Oh, if I let this happen here, I can get rid of these tedious chapters in which the characters talk and talk, trying to figure out how to make that thing happen.

Maybe somehow I can explain this back here ...

Maybe I can move that there ...

Maybe I no longer need this after all ...

Right. If I keep up this not-writing a bit longer, I might actually get some serious work done. :-)
 
 
Janni Lee Simner
27 March 2008 @ 02:01 pm
Drafts  
One of the useful things about writing short fiction is, it reminds me in a sort of snapshot form what my writing process is like.

I turned in a short story a few days ago--and looking back, it took me five drafts:

Draft 1: Write the wrong story. But sort of kind of get a feel for what the right story is about. (The exploratory draft.)
Draft 2: Write the right story. But with all the wrong words, muddled arcs, and not enough sensory vividness.
Draft 3: Get something approaching the right words. Only with lots of the wrong words still mixed in.
Draft 4: More right words. Not so many wrong words. Much tighter.
Draft 5: Polish until my teeth hurt.

Or something like that. This is pretty much a minimum, for me--that story went unusually smoothly. Any one of these draft stages can get repeated multiple times.

But it's good for me to remember this. Because today I finished the second draft of TE, and it really is a merry muddle.

But instead of despairing, I look at the above and think, no, draft two is right on target for what a draft two generally is, given my writing process.

And for about the millionth time, I take that leap of faith: There is a book here. I'll get there yet.
 
 
Janni Lee Simner
09 March 2008 @ 02:42 pm
A series of successively messy drafts  
Lesson for characters in contemporary fantasy novels #318: As soon as things go weird, turn off your cell phone to save the battery. You're going to need it later.

Useful things about running #287: Even when the running is feeling slow and awkward and nowhere close to flying, your brain will use it to do story work. Heck, your brain will do just about anything to distract you from the fact that you have another 20 minutes of this to go.

=-=-=-=-=

Been working on both TE and a short story this month. Interesting to try to work on more than one project at a time, something I'm not always good at. But in some ways useful--when I jam up on one project, I can switch to the other instead of bemoaning my lack of productivity.

At least, that's now it's working this week.

Thoughts on a multiple messy drafts sort of writing process )
 
 
Janni Lee Simner
25 February 2008 @ 08:26 pm
The ghosts of old drafts  
In some ways, the whole preliminary exploratory draft of TE was about simply figuring out that my protagonist had run away from something she shouldn't have run from. So much is changing in the second draft, right down to the specifics of why the protagonist is running.

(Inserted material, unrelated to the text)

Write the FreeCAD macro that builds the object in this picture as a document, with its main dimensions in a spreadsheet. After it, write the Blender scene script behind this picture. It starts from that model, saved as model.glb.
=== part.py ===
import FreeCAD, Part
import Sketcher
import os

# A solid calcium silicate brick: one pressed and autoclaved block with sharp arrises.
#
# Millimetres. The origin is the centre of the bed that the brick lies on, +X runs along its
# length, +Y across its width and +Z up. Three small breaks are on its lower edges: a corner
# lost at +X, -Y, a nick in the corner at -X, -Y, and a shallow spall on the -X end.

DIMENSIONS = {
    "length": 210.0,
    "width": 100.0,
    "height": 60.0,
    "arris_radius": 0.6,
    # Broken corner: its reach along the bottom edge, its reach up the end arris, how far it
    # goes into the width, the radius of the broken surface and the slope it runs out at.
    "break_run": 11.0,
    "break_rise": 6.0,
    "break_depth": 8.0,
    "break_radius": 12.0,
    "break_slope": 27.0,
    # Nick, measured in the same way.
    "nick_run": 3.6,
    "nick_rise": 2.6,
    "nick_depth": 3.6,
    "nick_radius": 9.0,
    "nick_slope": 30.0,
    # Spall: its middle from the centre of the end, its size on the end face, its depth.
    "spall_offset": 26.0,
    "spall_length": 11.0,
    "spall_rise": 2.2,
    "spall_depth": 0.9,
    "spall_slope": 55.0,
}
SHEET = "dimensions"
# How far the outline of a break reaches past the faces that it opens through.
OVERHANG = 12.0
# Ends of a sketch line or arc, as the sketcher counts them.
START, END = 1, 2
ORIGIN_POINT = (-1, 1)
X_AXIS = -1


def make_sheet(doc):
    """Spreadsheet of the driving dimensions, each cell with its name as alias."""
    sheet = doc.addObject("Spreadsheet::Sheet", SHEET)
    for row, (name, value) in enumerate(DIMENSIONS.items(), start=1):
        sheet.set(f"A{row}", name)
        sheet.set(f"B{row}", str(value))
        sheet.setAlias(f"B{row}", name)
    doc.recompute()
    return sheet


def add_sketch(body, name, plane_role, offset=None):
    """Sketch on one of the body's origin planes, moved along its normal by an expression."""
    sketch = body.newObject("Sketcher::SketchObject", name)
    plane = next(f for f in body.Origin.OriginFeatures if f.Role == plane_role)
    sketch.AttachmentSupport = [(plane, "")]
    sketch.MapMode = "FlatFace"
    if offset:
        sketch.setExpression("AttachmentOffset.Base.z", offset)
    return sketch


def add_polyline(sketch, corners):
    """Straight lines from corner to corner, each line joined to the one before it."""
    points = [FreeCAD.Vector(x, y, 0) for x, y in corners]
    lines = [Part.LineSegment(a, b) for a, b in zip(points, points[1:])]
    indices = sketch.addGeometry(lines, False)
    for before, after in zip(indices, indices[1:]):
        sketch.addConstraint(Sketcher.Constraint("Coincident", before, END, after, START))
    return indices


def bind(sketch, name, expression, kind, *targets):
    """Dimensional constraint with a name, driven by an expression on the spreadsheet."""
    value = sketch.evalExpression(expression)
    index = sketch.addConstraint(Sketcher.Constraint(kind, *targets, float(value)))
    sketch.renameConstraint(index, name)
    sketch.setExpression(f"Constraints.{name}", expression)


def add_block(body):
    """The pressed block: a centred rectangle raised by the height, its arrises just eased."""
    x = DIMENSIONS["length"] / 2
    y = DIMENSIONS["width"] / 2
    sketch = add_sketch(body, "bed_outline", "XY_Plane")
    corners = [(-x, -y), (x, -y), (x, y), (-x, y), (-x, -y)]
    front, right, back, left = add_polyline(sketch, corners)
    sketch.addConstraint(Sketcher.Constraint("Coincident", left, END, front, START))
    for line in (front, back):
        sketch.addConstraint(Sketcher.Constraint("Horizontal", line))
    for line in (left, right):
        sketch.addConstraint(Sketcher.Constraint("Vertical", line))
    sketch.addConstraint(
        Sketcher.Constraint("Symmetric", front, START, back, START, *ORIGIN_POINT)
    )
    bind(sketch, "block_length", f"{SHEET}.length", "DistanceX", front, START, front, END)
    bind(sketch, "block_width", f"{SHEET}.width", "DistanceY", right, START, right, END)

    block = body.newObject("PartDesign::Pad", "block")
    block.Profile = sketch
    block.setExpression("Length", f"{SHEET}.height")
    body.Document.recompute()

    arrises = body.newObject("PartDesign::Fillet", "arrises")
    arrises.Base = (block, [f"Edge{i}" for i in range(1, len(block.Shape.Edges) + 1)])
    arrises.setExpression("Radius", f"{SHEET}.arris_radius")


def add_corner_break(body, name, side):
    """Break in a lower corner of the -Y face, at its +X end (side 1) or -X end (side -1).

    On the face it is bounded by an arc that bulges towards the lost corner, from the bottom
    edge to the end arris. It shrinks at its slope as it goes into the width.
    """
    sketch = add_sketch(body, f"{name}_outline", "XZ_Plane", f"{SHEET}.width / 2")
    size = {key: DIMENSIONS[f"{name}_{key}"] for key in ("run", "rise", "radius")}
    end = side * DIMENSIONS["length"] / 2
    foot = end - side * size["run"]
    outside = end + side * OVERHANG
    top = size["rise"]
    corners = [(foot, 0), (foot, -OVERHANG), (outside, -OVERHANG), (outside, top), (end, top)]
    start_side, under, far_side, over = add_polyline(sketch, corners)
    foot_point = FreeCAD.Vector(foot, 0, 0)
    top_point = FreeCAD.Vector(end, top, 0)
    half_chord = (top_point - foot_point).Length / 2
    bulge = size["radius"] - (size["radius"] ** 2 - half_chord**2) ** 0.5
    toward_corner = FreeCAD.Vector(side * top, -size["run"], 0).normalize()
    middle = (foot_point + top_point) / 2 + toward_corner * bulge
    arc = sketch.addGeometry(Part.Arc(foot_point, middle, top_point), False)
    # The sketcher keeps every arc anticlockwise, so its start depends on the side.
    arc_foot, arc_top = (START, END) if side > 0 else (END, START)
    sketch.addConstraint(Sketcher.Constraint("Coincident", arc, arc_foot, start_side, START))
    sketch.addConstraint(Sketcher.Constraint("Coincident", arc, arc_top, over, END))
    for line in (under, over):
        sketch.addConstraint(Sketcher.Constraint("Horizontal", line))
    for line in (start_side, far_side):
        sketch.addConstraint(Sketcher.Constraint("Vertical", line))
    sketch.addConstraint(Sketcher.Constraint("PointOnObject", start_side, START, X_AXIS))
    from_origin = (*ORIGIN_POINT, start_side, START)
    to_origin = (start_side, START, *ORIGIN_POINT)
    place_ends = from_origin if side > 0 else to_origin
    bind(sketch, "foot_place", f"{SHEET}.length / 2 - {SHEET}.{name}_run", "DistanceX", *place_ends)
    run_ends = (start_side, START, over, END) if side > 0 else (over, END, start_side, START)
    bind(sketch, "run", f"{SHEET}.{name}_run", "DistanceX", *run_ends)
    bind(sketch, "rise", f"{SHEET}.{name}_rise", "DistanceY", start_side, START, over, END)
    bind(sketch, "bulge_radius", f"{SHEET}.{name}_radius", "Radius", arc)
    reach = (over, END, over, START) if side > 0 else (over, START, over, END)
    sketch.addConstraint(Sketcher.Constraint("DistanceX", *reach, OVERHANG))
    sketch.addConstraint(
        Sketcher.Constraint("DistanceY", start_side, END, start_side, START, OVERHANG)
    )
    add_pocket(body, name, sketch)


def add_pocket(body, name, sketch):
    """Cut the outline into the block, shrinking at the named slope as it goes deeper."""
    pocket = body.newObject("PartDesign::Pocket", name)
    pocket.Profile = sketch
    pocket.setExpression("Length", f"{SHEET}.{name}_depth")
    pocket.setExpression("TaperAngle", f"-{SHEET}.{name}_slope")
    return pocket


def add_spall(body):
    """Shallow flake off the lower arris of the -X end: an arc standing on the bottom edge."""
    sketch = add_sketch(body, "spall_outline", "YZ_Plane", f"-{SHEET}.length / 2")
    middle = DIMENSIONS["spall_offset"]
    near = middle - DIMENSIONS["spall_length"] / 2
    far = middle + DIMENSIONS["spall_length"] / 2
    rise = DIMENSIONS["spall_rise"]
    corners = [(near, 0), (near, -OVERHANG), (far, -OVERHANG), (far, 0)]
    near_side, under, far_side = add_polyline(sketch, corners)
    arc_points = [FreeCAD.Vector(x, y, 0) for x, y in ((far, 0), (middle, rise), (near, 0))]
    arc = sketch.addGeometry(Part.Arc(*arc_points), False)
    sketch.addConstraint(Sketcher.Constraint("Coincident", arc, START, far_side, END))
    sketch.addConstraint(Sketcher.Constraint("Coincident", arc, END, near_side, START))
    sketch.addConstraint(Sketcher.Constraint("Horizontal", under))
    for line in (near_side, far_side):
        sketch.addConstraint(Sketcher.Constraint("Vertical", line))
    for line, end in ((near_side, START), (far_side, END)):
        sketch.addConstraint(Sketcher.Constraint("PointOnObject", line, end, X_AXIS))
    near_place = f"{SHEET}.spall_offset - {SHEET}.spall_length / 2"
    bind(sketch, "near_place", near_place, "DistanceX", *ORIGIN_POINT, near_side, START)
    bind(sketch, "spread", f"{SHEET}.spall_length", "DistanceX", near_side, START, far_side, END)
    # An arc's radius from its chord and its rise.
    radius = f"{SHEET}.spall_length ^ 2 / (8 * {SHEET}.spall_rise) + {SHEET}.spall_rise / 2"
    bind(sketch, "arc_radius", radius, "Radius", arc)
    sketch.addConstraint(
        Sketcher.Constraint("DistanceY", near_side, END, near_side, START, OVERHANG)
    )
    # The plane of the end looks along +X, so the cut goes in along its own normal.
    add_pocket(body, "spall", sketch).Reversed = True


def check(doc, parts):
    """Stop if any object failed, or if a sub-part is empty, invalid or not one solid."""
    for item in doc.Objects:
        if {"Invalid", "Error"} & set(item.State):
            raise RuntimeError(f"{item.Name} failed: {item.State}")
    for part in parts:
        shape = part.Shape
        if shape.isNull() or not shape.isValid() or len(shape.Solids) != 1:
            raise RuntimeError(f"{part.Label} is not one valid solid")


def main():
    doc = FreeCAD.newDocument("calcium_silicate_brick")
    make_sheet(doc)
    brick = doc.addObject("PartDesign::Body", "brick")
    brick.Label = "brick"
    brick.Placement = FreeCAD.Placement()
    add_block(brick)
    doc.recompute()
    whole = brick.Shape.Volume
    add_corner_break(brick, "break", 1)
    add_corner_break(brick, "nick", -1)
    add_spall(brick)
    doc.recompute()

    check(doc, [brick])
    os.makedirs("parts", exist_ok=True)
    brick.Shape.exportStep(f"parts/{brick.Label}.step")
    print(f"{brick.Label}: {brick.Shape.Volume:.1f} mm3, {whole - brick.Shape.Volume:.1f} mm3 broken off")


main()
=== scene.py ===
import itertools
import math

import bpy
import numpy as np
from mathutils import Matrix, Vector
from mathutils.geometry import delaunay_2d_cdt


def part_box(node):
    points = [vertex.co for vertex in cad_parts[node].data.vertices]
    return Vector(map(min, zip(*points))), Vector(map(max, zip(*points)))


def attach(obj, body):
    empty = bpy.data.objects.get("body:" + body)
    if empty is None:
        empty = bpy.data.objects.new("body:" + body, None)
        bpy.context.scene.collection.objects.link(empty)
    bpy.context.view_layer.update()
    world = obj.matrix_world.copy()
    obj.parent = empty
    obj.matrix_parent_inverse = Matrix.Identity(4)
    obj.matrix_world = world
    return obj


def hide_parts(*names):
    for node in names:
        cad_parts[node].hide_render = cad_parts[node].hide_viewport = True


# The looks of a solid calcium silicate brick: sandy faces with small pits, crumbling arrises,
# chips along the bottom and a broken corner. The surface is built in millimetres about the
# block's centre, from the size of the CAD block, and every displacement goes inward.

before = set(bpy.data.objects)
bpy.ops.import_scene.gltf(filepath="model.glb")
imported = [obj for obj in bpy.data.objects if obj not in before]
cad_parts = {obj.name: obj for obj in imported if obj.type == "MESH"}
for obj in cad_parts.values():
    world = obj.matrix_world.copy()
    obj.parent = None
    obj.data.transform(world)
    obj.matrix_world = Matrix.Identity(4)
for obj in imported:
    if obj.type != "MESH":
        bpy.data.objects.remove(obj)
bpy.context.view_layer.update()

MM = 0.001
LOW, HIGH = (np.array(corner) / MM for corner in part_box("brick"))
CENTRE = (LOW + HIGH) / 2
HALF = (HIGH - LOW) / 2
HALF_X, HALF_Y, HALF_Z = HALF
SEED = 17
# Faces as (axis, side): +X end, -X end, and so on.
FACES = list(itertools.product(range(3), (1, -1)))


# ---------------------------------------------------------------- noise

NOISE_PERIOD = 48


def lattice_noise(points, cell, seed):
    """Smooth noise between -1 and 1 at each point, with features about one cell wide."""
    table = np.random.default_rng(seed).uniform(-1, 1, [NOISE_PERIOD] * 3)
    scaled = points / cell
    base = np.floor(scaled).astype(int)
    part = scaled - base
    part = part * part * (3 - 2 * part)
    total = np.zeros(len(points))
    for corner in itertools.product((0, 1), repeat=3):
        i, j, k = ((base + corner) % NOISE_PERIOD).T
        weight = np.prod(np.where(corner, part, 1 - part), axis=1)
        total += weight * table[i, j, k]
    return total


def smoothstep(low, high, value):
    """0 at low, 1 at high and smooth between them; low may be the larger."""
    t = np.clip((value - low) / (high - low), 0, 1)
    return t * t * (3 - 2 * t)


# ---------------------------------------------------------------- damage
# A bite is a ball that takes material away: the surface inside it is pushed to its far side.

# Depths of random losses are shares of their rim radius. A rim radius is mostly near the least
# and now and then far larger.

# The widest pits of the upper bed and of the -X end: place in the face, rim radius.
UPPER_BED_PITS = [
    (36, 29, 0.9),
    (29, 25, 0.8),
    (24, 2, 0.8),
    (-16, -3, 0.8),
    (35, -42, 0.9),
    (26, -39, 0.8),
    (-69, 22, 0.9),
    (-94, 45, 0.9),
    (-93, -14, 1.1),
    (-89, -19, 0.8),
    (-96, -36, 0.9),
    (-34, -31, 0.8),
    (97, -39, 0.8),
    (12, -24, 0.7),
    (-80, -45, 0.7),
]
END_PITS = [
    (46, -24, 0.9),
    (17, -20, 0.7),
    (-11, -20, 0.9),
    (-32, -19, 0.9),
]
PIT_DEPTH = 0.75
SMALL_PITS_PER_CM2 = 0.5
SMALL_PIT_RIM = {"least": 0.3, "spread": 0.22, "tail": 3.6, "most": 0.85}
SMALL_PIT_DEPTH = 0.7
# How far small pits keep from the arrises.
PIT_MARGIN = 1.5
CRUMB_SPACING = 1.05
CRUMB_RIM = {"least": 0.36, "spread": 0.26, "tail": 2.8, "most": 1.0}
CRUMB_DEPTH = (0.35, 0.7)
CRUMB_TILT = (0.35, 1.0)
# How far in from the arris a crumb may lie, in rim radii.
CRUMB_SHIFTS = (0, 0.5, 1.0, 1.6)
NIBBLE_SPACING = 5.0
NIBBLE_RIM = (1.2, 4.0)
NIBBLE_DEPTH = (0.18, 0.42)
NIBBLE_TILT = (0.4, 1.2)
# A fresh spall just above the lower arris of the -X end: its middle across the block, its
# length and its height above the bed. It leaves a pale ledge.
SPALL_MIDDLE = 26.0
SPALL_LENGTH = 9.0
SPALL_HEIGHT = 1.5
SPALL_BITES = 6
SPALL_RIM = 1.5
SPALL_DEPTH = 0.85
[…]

And yet other bits of the story keep finding their way from that exploratory draft back into the first real draft of the story, too, in unexpected ways.

Some bits are getting tossed for good, though (or at least until they find another story), and some of those I'm a little sorry to lose--like this one:
"Is she your girlfriend?"

"Not anymore," he said.

"Did you know--" my voice trailed off.

"That she was making plans to kidnap you to some realm of the gods? That she even could do such a thing? That by telling her I'd met you I was helping her find you? Oh, yeah, sure, I knew all of that, and I still offered to take her to the movies Friday nights."

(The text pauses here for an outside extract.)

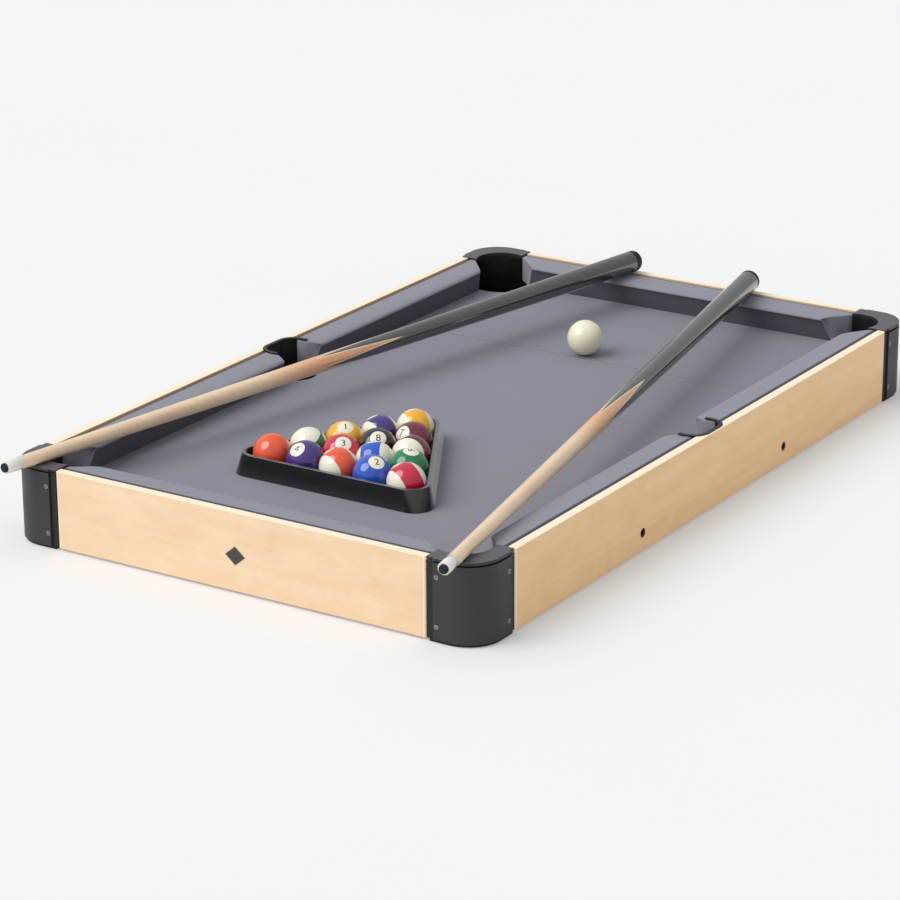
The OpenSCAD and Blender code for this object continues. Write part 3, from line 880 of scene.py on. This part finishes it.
def make_cue(number, looks):
    body = f"cue_{number}"
    cue = Cue(body)
    points_from = cue.shaft_to - STEPS_ON_SHAFT * PRONG_STEP
    points_to = points_from + PRONG_STEPS * PRONG_STEP
    butt_to = cue.total - BUMPER_L
    shaft = cue.evenly(cue.shaft_from, points_from, PLAIN_STEPS)[:-1]
    shaft += cue.evenly(points_from, cue.shaft_to, STEPS_ON_SHAFT)
    rest = PRONG_STEPS - STEPS_ON_SHAFT
    butt = cue.evenly(cue.shaft_to, points_to, rest)[:-1] + cue.evenly(points_to, butt_to, BUTT_STEPS)

    def plain(row, k):
        return MAPLE, MAPLE, True

    def on_shaft(row, k):
        return prong_finish(row - PLAIN_STEPS, k) if row >= PLAIN_STEPS else plain(row, k)

    def on_butt(row, k):
        return prong_finish(row + STEPS_ON_SHAFT, k) if row < rest else (BLACK, BLACK, True)

    wooden = [looks["shaft"], looks["butt"], looks["veneer"], looks["inlay"]]
    pieces = [
        ("tip", cue.tip(), [looks["tip"]], plain, "tip_leather"),
        ("ferrule", cue.ferrule(), [looks["ferrule"]], plain, "ferrule_white"),
        ("shaft", shaft, wooden, on_shaft, "cue_maple"),
        ("butt", butt, wooden, on_butt, "butt_lacquer"),
        ("bumper", cue.bumper(butt_to, BUMPER_ROUND), [looks["bumper"]], plain, "bumper_rubber"),
    ]
    for part, line, materials, finish, slot_name in pieces:
        piece = turned(f"{body}_{part}_turned", line, materials, cue.matrix(), finish)
        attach(piece, body)
        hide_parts(f"{body}_{part}")


# ---------- light and floor ----------

KEY_FROM = Vector((-0.52, 0.415, 0.743)).normalized()


def make_floor():
    data = bpy.data.meshes.new("floor")
    half = 30
    corners = [(-half, -half, 0), (half, -half, 0), (half, half, 0), (-half, half, 0)]
    data.from_pydata(corners, [], [(0, 1, 2, 3)])
    floor = bpy.data.objects.new("floor", data)
    bpy.context.scene.collection.objects.link(floor)
    # The floor glows faintly of its own, which lightens the shadows cast on it: painted light
    g = Graph("floor_paint_and_glow", Roughness=0.9, Specular_IOR_Level=0.0, Emission_Strength=0.21,
              Emission_Color=(0.96, 0.98, 1.0, 1))
    g.set("Base Color", g.mix(g.noise(g.place, 3.0), (0.63, 0.63, 0.63, 1), (0.64, 0.64, 0.64, 1)))
    data.materials.append(g.material)
    floor.location.z = -0.0005


def make_world():
    """A studio that is brightest round the key light and dimmer behind the table."""
    world = bpy.data.worlds.new("studio")
    bpy.context.scene.world = world
    world.use_nodes = True
    nodes, link = world.node_tree.nodes, world.node_tree.links.new
    way = nodes.new("ShaderNodeTexCoord")
    toward = nodes.new("ShaderNodeVectorMath")
    toward.operation = "DOT_PRODUCT"
    toward.inputs[1].default_value = KEY_FROM
    glow = nodes.new("ShaderNodeMapRange")
    glow.interpolation_type = "SMOOTHSTEP"
    for socket, value in zip(RANGE_SOCKETS, (-0.4, 0.9, 0.50, 0.74)):
        glow.inputs[socket].default_value = value
    background = nodes["Background"]
    background.inputs["Color"].default_value = (0.965, 0.98, 1.0, 1)
    link(way.outputs["Generated"], toward.inputs[0])
    link(toward.outputs["Value"], glow.inputs["Value"])
    link(glow.outputs["Result"], background.inputs["Strength"])


def make_key():
    key = bpy.data.lights.new("key", "SUN")
    key.energy = 1.95
    key.angle = math.radians(46)
    key.color = (1.0, 0.985, 0.96)
    lamp = bpy.data.objects.new("key", key)
    bpy.context.scene.collection.objects.link(lamp)
    lamp.rotation_mode = "QUATERNION"
    lamp.rotation_quaternion = KEY_FROM.to_track_quat("Z", "Y")


# ---------- the table ----------

def finish_cad_nodes():
    panel_x = high("side_panel_far").x - WOOD_LAP
    panel_y = high("end_panel_plain").y - WOOD_LAP
    maple_x = wood("maple_along", 0, srgb(250, 212, 158), srgb(236, 190, 130),
                   finish=pale_edges("X", panel_x))
    maple_y = wood("maple_across", 1, srgb(242, 214, 182), srgb(228, 192, 150),
                   finish=pale_edges("Y", panel_y))
    soft_x = wood("softwood_along", 0, srgb(222, 190, 146), srgb(196, 156, 108), 0.7, 0.0)
    soft_y = wood("softwood_across", 1, srgb(222, 190, 146), srgb(196, 156, 108), 0.7, 0.0)
    # The guards' sunken lips beside the wood are painted almost black: painted shade in the gap
    guard = moulded("guard_plastic", srgb(44, 43, 46), srgb(54, 54, 57), 0.5,
                    dark=srgb(14, 14, 15), where=beside_wood)
    # The caps' sides are painted darker than their tops: painted shade
    cap = moulded("cap_plastic", srgb(84, 82, 88), srgb(98, 96, 102), 0.42, dark=srgb(42, 41, 45),
                  where=lambda g: facing_down(g, 0.75, 0.35))
    liner = moulded("pocket_plastic", srgb(15, 15, 17), srgb(22, 22, 24), 0.38, 0.00004)
    for side in ("near", "far"):
        paint(f"side_panel_{side}", maple_x, 0.5 * MM)
        paint(f"side_pocket_{side}", liner, 0.4 * MM)
    for end in ("badge", "plain"):
        paint(f"end_panel_{end}", maple_y, 0.5 * MM)
    for k in range(1, 5):
        paint(f"corner_guard_{k}", guard, 0.5 * MM, 2, 65)
        paint(f"corner_cap_{k}", cap, 0.8 * MM, 3)
        paint(f"corner_pocket_{k}", liner, 0.4 * MM)
    paint("bed_board", board("fibreboard"))
    paint("cross_beams", soft_y, 0.5 * MM)
    paint("bed_ledges", soft_x, 0.5 * MM)
    paint("rail_cores", soft_x)
    paint("panel_bolts", metal("black_steel", srgb(38, 38, 40), 0.42, 0.8), 0.2 * MM)
    paint("guard_screws", metal("zinc_steel", srgb(150, 151, 155), 0.42), 0.1 * MM)
    paint("corner_feet", rubber("foot_rubber", srgb(26, 26, 27), 0.8), 0.3 * MM)
    paint("end_badge", resin("badge_inlay", srgb(40, 36, 32)), 0.15 * MM)
    paint("triangle_rack", moulded("rack_plastic", srgb(25, 25, 30), srgb(28, 28, 33), 0.16, 0.00001, 1.0),
          0.6 * MM, 3)


def make_balls():
    finishes = {name: resin(f"resin_{name}", colour) for name, colour in BALL_COLOURS}
    white = resin("resin_white", IVORY, 0.95)
    ink = resin("resin_ink", srgb(18, 18, 20))
    for number in range(1, 16):
        make_ball(number, finishes, white, ink)
    make_cue_ball(resin("resin_cue_ball", srgb(240, 234, 206), 0.96))


def make_cues():
    looks = {
        "tip": leather("tip_leather"),
        "ferrule": resin("ferrule_white", srgb(236, 232, 224), 0.95),
        "shaft": wood("cue_maple", 0, srgb(246, 222, 190), srgb(230, 198, 162), 0.3, 0.7,
                      stained_end(0.30, 0.43, srgb(228, 166, 116))),
        "butt": lacquer("butt_black", srgb(16, 16, 18), srgb(24, 23, 24)),
        "veneer": lacquer("butt_veneer", srgb(244, 226, 186), srgb(226, 204, 160)),
        "inlay": lacquer("butt_inlay", srgb(232, 166, 114), srgb(206, 134, 84)),
        "bumper": rubber("bumper_rubber", srgb(20, 20, 22), 0.55),
    }
    for number in (1, 2):
        make_cue(number, looks)


make_camera()
make_floor()
make_world()
make_key()
bpy.context.scene.view_settings.view_transform = "Standard"
finish_cad_nodes()
panels = (high("cushion_end_right").x, high("cushion_far_right").y)
cloth = felt("grey_felt", srgb(150, 150, 160), srgb(130, 130, 140), shade_beside_panels=panels)
# The bed's copy of the same felt is set a little darker than the cushions' copy: painted shade
bed = felt("grey_felt_bed", srgb(143, 143, 153), srgb(123, 123, 133), line_x=HEAD_LINE)
make_cushions(cloth)
make_bed_cloth(bed)
make_balls()
make_cues()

None of that fits for the story I'm now writing, at all--M isn't even the sort of character who could have a boyfriend anymore, and there really is no realm of the gods anymore, either, and there only sort of ever was.

But the ghost of the old story still haunts the new one. Some part of me never fully forgets that M and A had a thing going at one point, and even though that doesn't even make sense now, it will still probably affect the story I'm actually writing in subtle ways.

I wonder whether all the stories we write are quietly haunted by--and quietly influenced by--all the stories we decide not to write.
 
 
Janni Lee Simner
18 February 2008 @ 08:17 am
When you can't remember what chapter you're in the middle of, you've been there too long  
Dear Character We're Never Going to Meet On Stage: It's not even your fault. That's the worst part, isn't it?

Dear Protagonist Whom of Course I Trust and Respect: Do you really think it's a good idea to get a thousand-year-old sorcerer hyped on sugar and caffeine?

Dear Story: Will you please stop handing out superpowers? It's not like they're free, you know.

=-=-=-=-=

The book is being very--non-linear--about getting written this week. Much back and forth, much of each new thing that happens (and each stray realization, too) altering the things both before and after it.

There's a story in there somewhere. Halfway through the second draft, you'd think I'd be more confident about finding it. :-)

One day, I'll actually meet up with the text of the first draft again, I just know it.